「熱帯低気圧」でも安心禁物 大量の水蒸気、大雨に警戒

AI要約

台風10号は熱帯低気圧に変わるが、大雨をもたらす水蒸気は変わらず、警戒が必要。

台風は熱帯低気圧の中心付近の最大風速が17.2m以上を指し、勢力の表現は風速に基づいている。

1999年の玄倉川の事故を踏まえ、気象庁は危険性の誤解を招かないように台風の勢力表現を見直した。
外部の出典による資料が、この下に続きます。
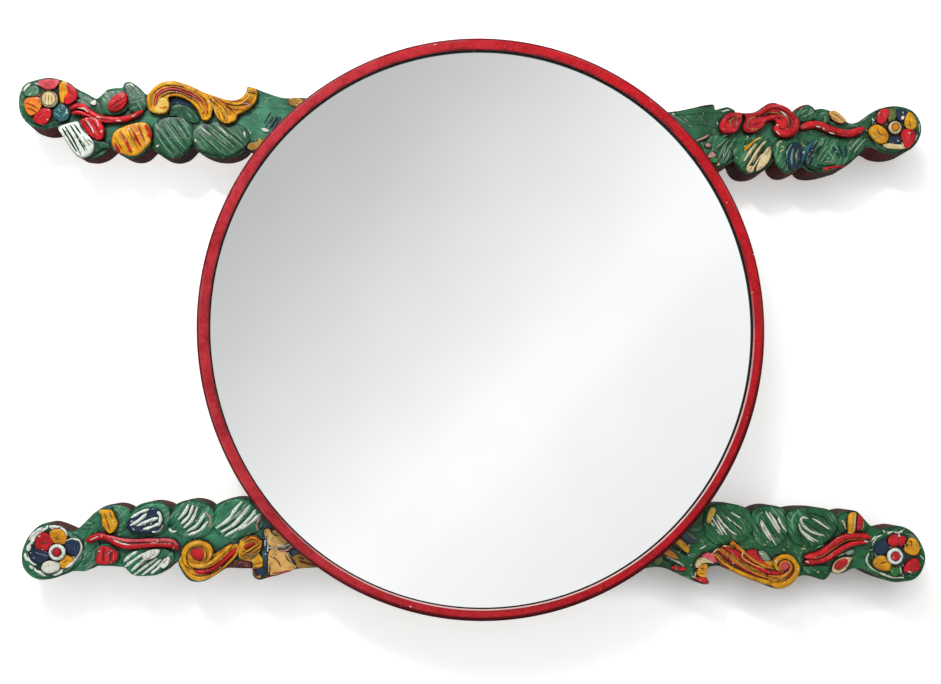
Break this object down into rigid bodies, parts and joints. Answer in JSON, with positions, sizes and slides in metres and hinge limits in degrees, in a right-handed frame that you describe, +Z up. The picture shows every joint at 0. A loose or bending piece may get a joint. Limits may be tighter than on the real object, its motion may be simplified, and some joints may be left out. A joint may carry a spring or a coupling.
{
  "type": "wall mirror",
  "caption": "Round wall mirror in a narrow red hoop, carried by two carved and painted rails that reach out past it on both sides and end in rosettes.",
  "frame": {"origin": "on the wall plane, behind the middle of the hoop", "axes": "+X to the viewer's right along the rails, +Y into the wall, +Z up; the glass faces -Y"},
  "size_m": [1.3152, 0.076, 0.8219],
  "materials": {
    "hoop_paint": "glossy red paint on bent wood",
    "black_edging": "matt black",
    "mirror_glass": "silvered glass",
    "packing_foam": "foam sheet",
    "plywood": "plain plywood",
    "screw_steel": "zinc plated",
    "hanger_steel": "zinc plated",
    "rail_paint": "worn gloss green paint with dark brown sides",
    "petal_paint": "worn gloss paint in several colours",
    "button_paint": "worn cream paint",
    "leaf_paint": "worn striped paint",
    "stem_paint": "gloss red paint",
    "scroll_paint": "worn ochre and red paint",
    "rubber": "matt black rubber"
  },
  "bodies": {
    "frame": {"hoop_frame": "hoop_paint", "edging_ring": "black_edging", "mirror_glass": "mirror_glass", "glass_packing": "packing_foam", "backing_board": "plywood", "board_screws": "screw_steel", "upper_rail": "rail_paint", "lower_rail": "rail_paint", "frame_screws": "screw_steel", "hanger_strap_left": "hanger_steel", "hanger_strap_right": "hanger_steel", "hanger_screws": "screw_steel", "bumper_pads": "rubber", "upper_left_petals": "petal_paint", "upper_left_button": "button_paint", "upper_left_leaves": "leaf_paint", "upper_left_stem": "stem_paint", "upper_left_scroll": "scroll_paint", "upper_right_petals": "petal_paint", "upper_right_button": "button_paint", "upper_right_leaves": "leaf_paint", "upper_right_stem": "stem_paint", "upper_right_scroll": "scroll_paint", "lower_left_petals": "petal_paint", "lower_left_button": "button_paint", "lower_left_leaves": "leaf_paint", "lower_left_stem": "stem_paint", "lower_left_scroll": "scroll_paint", "lower_right_petals": "petal_paint", "lower_right_button": "button_paint", "lower_right_leaves": "leaf_paint", "lower_right_stem": "stem_paint", "lower_right_scroll": "scroll_paint"},
    "ring_left": {"hanger_ring_left": "hanger_steel"},
    "ring_right": {"hanger_ring_right": "hanger_steel"}
  },
  "joints": [
    {"name": "ring_left_fold", "type": "hinge", "parent": "frame", "child": "ring_left", "pos_m": [-0.234, -0.0052, 0.30778], "axis": [1, 0, 0], "range_deg": [0, 180]},
    {"name": "ring_right_fold", "type": "hinge", "parent": "frame", "child": "ring_right", "pos_m": [0.234, -0.0052, 0.30778], "axis": [1, 0, 0], "range_deg": [0, 180]}
  ]
}
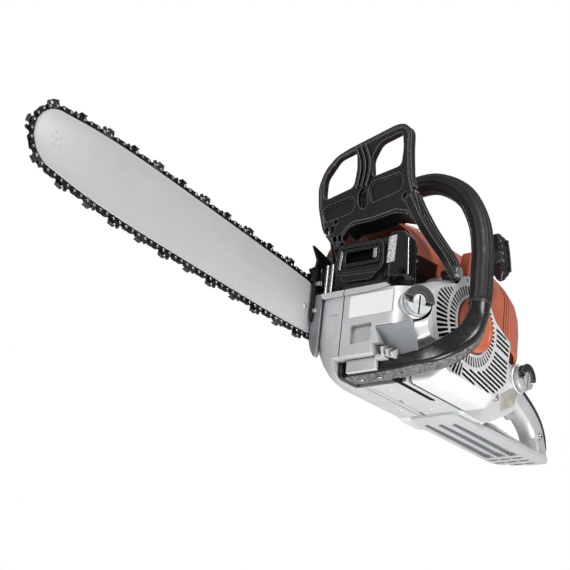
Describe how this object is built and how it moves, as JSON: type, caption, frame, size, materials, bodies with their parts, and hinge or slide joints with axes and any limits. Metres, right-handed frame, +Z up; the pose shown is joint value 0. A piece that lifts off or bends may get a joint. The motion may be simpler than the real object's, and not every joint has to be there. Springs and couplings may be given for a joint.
{
  "type": "chainsaw",
  "caption": "Petrol chainsaw with sprocket-nose guide bar and saw chain, wrap handlebar, chain brake guard, recoil starter, silencer and rear handle; for felling and cutting wood.",
  "frame": {"origin": "on the plane the saw rests on, straight below the crankshaft axis, in the crankcase's centre plane", "axes": "+X forward along the guide bar, +Y to the operator's left (starter side), +Z up"},
  "size_m": [0.8769, 0.2505, 0.309],
  "materials": {
    "magnesium": "light grey painted magnesium casting, semi gloss",
    "orange_plastic": "moulded orange plastic, satin",
    "black_plastic": "black moulded plastic or black enamel, satin with fine grain",
    "rubber": "black rubber, matt",
    "bar_steel": "ground and lacquered bar steel",
    "dark_steel": "blackened steel, oiled",
    "steel": "bright machined steel",
    "aluminium": "cast aluminium",
    "label": "plain white adhesive label, no text",
    "filter_paper": "pleated filter fleece"
  },
  "bodies": {
    "saw_body": {"air_filter": "filter_paper", "av_buffer_left": "rubber", "av_buffer_right": "rubber", "bar_nut_front": "steel", "bar_nut_rear": "steel", "bar_stud_front": "steel", "bar_stud_rear": "steel", "brake_band": "dark_steel", "bumper_spike": "dark_steel", "carburettor": "aluminium", "chain_catcher": "aluminium", "crankcase": "magnesium", "cylinder": "aluminium", "fan_housing": "magnesium", "filter_cover": "orange_plastic", "front_handlebar": "black_plastic", "guard_pivot_bolt": "steel", "guard_pivot_pin": "steel", "guide_bar": "bar_steel", "handlebar_grip": "rubber", "ignition_module": "black_plastic", "intake_manifold": "rubber", "label_plate": "label", "main_bearing_left": "steel", "main_bearing_right": "steel", "muffler_body": "black_plastic", "muffler_outlet": "black_plastic", "rear_handle_cover": "black_plastic", "rewind_spring": "steel", "saw_chain": "dark_steel", "spark_plug": "steel", "spark_plug_boot": "rubber", "sprocket_cover": "magnesium", "starter_badge": "orange_plastic", "tank_and_handle": "magnesium", "top_shroud": "orange_plastic"},
    "crankshaft": {"crankshaft_left": "steel", "crankshaft_right": "steel", "flywheel": "aluminium", "flywheel_nut": "steel", "clutch_hub": "dark_steel"},
    "clutch_drum": {"clutch_drum": "dark_steel", "rim_sprocket": "steel"},
    "nose_sprocket": {"nose_sprocket": "steel"},
    "piston": {"piston": "aluminium", "wrist_pin": "steel"},
    "connecting_rod": {"connecting_rod": "steel", "crank_pin": "steel"},
    "hand_guard": {"hand_guard": "black_plastic"},
    "throttle_trigger": {"throttle_trigger": "black_plastic"},
    "trigger_lockout": {"trigger_lockout": "black_plastic"},
    "master_lever": {"master_lever": "black_plastic"},
    "starter_grip": {"starter_grip": "black_plastic"},
    "starter_pulley": {"starter_pulley": "black_plastic"},
    "oil_cap": {"oil_cap": "magnesium"},
    "oil_cap_lever": {"oil_cap_lever": "black_plastic"},
    "fuel_cap": {"fuel_cap": "magnesium"},
    "fuel_cap_lever": {"fuel_cap_lever": "black_plastic"},
    "filter_cover_knob": {"filter_cover_knob": "black_plastic"},
    "decompression_valve": {"decompression_valve": "black_plastic"}
  },
  "joints": [
    {"name": "crankshaft_spin", "type": "hinge", "parent": "saw_body", "child": "crankshaft", "pos_m": [0, 0, 0.0826], "axis": [0, 1, 0], "continuous": true},
    {"name": "drum_spin", "type": "hinge", "parent": "saw_body", "child": "clutch_drum", "pos_m": [0, 0, 0.0826], "axis": [0, 1, 0], "continuous": true},
    {"name": "nose_spin", "type": "hinge", "parent": "saw_body", "child": "nose_sprocket", "pos_m": [0.5386, -0.0591, 0.12149], "axis": [0, 1, 0], "continuous": true},
    {"name": "piston_slide", "type": "slide", "parent": "saw_body", "child": "piston", "axis": [0, 0, 1], "range_m": [-0.04, 0]},
    {"name": "rod_swing", "type": "hinge", "parent": "piston", "child": "connecting_rod", "pos_m": [0, 0, 0.1646], "axis": [0, 1, 0], "range_deg": [-8, 8]},
    {"name": "guard_tilt", "type": "hinge", "parent": "saw_body", "child": "hand_guard", "pos_m": [0.044, 0, 0.134], "axis": [0, 1, 0], "range_deg": [0, 15]},
    {"name": "trigger_pull", "type": "hinge", "parent": "saw_body", "child": "throttle_trigger", "pos_m": [-0.211, 0.017, 0.056], "axis": [0, 1, 0], "range_deg": [0, 14], "stiffness_Nm_per_rad": 0.05},
    {"name": "lockout_press", "type": "hinge", "parent": "saw_body", "child": "trigger_lockout", "pos_m": [-0.21, 0.017, 0.1045], "axis": [0, 1, 0], "range_deg": [-8, 0], "stiffness_Nm_per_rad": 0.05},
    {"name": "master_lever_turn", "type": "hinge", "parent": "saw_body", "child": "master_lever", "pos_m": [-0.193, 0.036, 0.101], "axis": [0, 1, 0], "range_deg": [-35, 0]},
    {"name": "starter_pull", "type": "slide", "parent": "saw_body", "child": "starter_grip", "axis": [-0.957, 0, 0.29], "range_m": [0, 0.5]},
    {"name": "pulley_spin", "type": "hinge", "parent": "saw_body", "child": "starter_pulley", "pos_m": [0, 0.083, 0.0826], "axis": [0, 1, 0], "range_deg": [-960, 0]},
    {"name": "oil_cap_turn", "type": "hinge", "parent": "saw_body", "child": "oil_cap", "pos_m": [0.101, 0.0915, 0.077], "axis": [0.5, 0.866, 0], "range_deg": [0, 90]},
    {"name": "oil_cap_lever_lift", "type": "hinge", "parent": "oil_cap", "child": "oil_cap_lever", "pos_m": [0.1052, 0.09878, 0.077], "axis": [-0.866, 0.5, 0], "range_deg": [0, 90]},
    {"name": "fuel_cap_turn", "type": "hinge", "parent": "saw_body", "child": "fuel_cap", "pos_m": [-0.19, 0.054, 0.085], "axis": [0, 1, 0], "range_deg": [0, 90]},
    {"name": "fuel_cap_lever_lift", "type": "hinge", "parent": "fuel_cap", "child": "fuel_cap_lever", "pos_m": [-0.19, 0.0624, 0.085], "axis": [-1, 0, 0], "range_deg": [0, 90]},
    {"name": "cover_knob_turn", "type": "hinge", "parent": "saw_body", "child": "filter_cover_knob", "pos_m": [-0.183, 0, 0.157], "axis": [-0.8486, 0, 0.5291], "range_deg": [0, 90]},
    {"name": "valve_press", "type": "slide", "parent": "saw_body", "child": "decompression_valve", "axis": [0, 0, 1], "range_m": [-0.004, 0], "stiffness_N_per_m": 200}
  ],
  "couplings": [
    {"joint": "nose_spin", "follows": "drum_spin", "ratio": 0.63636},
    {"joint": "pulley_spin", "follows": "starter_pull", "rad_per_m": -33.333}
  ]
}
 台風10号は9月2日にも熱帯低気圧に変わる予報だが、大雨をもたらす水蒸気を蓄えている状態は変わらない。暖かく湿った空気の流れ込みも続き、警戒が必要だ。過去には台風まで発達しなかった熱帯低気圧で多数の死者が出た例もある。気象庁の担当者は「熱帯低気圧だからといって安心はできない」と話す。

 気象庁によると、台風は熱帯低気圧のうち中心付近の最大風速が17.2m以上のものを指す。台風で気象庁が発表する「強い」「非常に強い」など勢力の表現は最大風速、「大型」などサイズは風速15m以上の強風域の広さが基準だ。水蒸気がもたらす雨の強さとは必ずしも一致しない。

 1999年8月には、関東の南岸から北上した熱帯低気圧が大量の水蒸気を運び、関東の山沿いを中心に1日で200~400ミリの大雨を降らせた。神奈川県山北町の玄倉川で、家族ら13人が増水で流され死亡した。

 気象庁は玄倉川の事故を踏まえ、2000年、「弱い熱帯低気圧」の使用をやめ、台風の大きさや勢力でも「小型」「弱い」などは廃止し、危険性が低いとの誤解を招かないようにした。